Please give back word for word the lines below, from the first one through the one with "return lap +".
[START Recorded information]
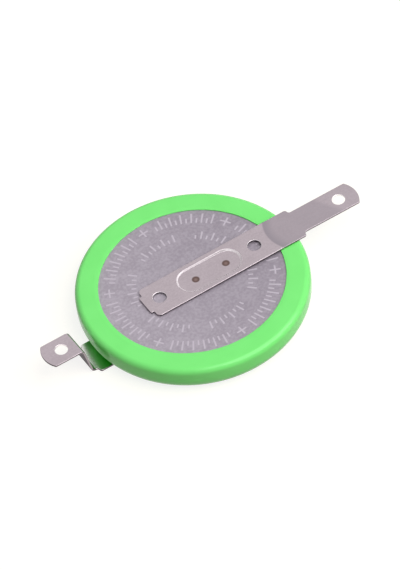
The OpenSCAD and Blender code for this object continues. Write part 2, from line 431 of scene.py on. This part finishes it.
# %% Model the sleeve
SLEEVE_SIDES = 192
SHOULDER_ROUND = 0.62
FOOT_ROUND = 1.52
OPENING_R = 9.24
LAP_SHARES = (0, 0.3, 0.6)
OVAL = 0.0075
OVAL_SHARES = (1, 0.6, 0.25)
LOWER_OPENING_R = 9.7
ARC_STEPS = 12
FILM_EDGE = 0.035


def sleeve_stations():
    """Radius and height of each ring, from the upper opening to the lower one."""
    top, low = sleeve_high.z, sleeve_low.z
    lap_w = SLEEVE_R - SHOULDER_ROUND - OPENING_R
    lap = [(OPENING_R + share * lap_w, top) for share in LAP_SHARES]
    corners = ((SLEEVE_R - SHOULDER_ROUND, top - SHOULDER_ROUND, SHOULDER_ROUND, 90),
               (SLEEVE_R - FOOT_ROUND, low + FOOT_ROUND, FOOT_ROUND, 0))
    rounds = []
    for middle_r, middle_z, r, start in corners:
        for step in range(ARC_STEPS + 1):
            a = math.radians(start - 90 * step / ARC_STEPS)
            rounds.append((middle_r + r * math.cos(a), middle_z + r * math.sin(a)))
    return lap + rounds + [(LOWER_OPENING_R, low)]


stations = sleeve_stations()
bpy.ops.object.select_all(action="DESELECT")
bpy.ops.mesh.primitive_circle_add(vertices=SLEEVE_SIDES, radius=OPENING_R)
sleeve = bpy.context.object
sleeve.name = "shrink_sleeve"
bpy.ops.object.mode_set(mode="EDIT")
bpy.ops.mesh.select_all(action="SELECT")
bpy.ops.transform.translate(value=(0, 0, sleeve_high.z))
for (r, z), (next_r, next_z) in zip(stations, stations[1:]):
    extrude(z=next_z - z)
    swell(next_r / r, (0, 0, next_z))
for share, (r, z) in zip(OVAL_SHARES, stations):
    pick(lambda p: same(math.hypot(p.x, p.y), r) and same(p.z, z))
    stretch = 1 + share * OVAL
    bpy.ops.transform.resize(value=(stretch, 1 / stretch, 1), center_override=(0, 0, 0))
bpy.ops.mesh.select_all(action="SELECT")
bpy.ops.mesh.normals_make_consistent(inside=False)
bpy.ops.object.mode_set(mode="OBJECT")
outward = sum(f.normal.dot(Vector((f.center.x, f.center.y, 0))) for f in sleeve.data.polygons)
print("sleeve faces out" if outward > 0 else "sleeve faces in")
apply_modifier(sleeve, "SOLIDIFY", thickness=SLEEVE_T, offset=-1 if outward > 0 else 1,
               use_even_offset=True)
settle(sleeve, "insulating_sleeve", edge=FILM_EDGE)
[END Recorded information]
> Completed exercise
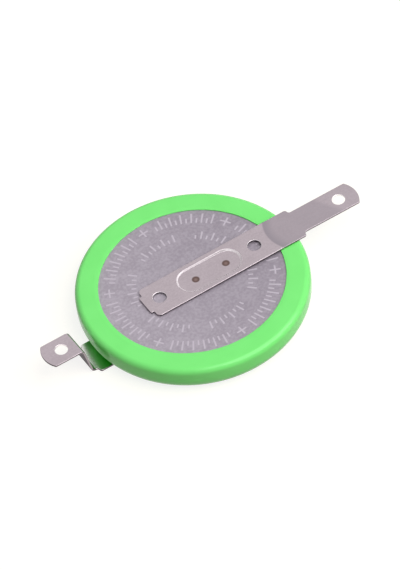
The OpenSCAD and Blender code for this object continues. Write part 2, from line 431 of scene.py on. This part finishes it.
# %% Model the sleeve
SLEEVE_SIDES = 192
SHOULDER_ROUND = 0.62
FOOT_ROUND = 1.52
OPENING_R = 9.24
LAP_SHARES = (0, 0.3, 0.6)
OVAL = 0.0075
OVAL_SHARES = (1, 0.6, 0.25)
LOWER_OPENING_R = 9.7
ARC_STEPS = 12
FILM_EDGE = 0.035


def sleeve_stations():
    """Radius and height of each ring, from the upper opening to the lower one."""
    top, low = sleeve_high.z, sleeve_low.z
    lap_w = SLEEVE_R - SHOULDER_ROUND - OPENING_R
    lap = [(OPENING_R + share * lap_w, top) for share in LAP_SHARES]
    corners = ((SLEEVE_R - SHOULDER_ROUND, top - SHOULDER_ROUND, SHOULDER_ROUND, 90),
               (SLEEVE_R - FOOT_ROUND, low + FOOT_ROUND, FOOT_ROUND, 0))
    rounds = []
    for middle_r, middle_z, r, start in corners:
        for step in range(ARC_STEPS + 1):
            a = math.radians(start - 90 * step / ARC_STEPS)
            rounds.append((middle_r + r * math.cos(a), middle_z + r * math.sin(a)))
    return lap + rounds + [(LOWER_OPENING_R, low)]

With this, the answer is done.